Couples going through a divorce have the option of filing tax returns jointly or separately. If married couples file separately they must file “married filing separately.” In some instances one of the parties may file as “head of household.” If the couple is still married on December 31 they are eligible to file a joint return. If they are divorced by midnight on December 31 then they must file separately from their former spouse.
Below are some pros and cons to consider when determining which way to file:
Pros: Allows financial flexibility, each spouse is responsible only for the tax due on his or her own return.
Cons: Credits for dependents, deductions and exemptions have to be divided, thus deductions and tax benefits may only go to one of the spouses if you file separately.

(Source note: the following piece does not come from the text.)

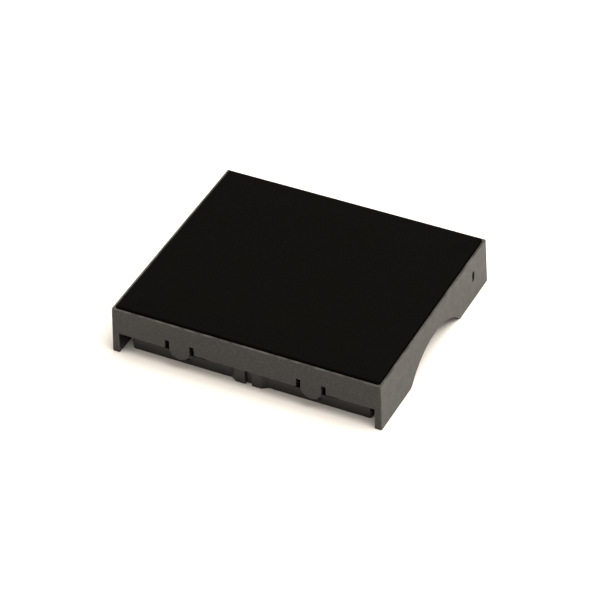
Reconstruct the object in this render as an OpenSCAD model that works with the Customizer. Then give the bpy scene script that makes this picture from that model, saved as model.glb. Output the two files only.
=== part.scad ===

Pros: Lower tax rate, credit for dependents and deductions can be shared by both parties.
Cons: When you file jointly, both parties are responsible for the full tax that it is owed. This means that the IRS will hold both parties responsible for all of the tax debt. Both parties are liable for fraud found in the return. However, if one of the spouses can prove “innocent spouse” then there may be an exception. Examples of exceptions are unreported income and claiming improper deductions.
Pro or Con: Gain insight regarding the other person’s financial circumstances.
Keep in mind that parties can amend their separate returns to create a joint return. However, if you file jointly you cannot amend to file a separate return.
If you are going through a divorce you should weigh all of the factors, consult with trusted professionals and make a decision that best fits your situation.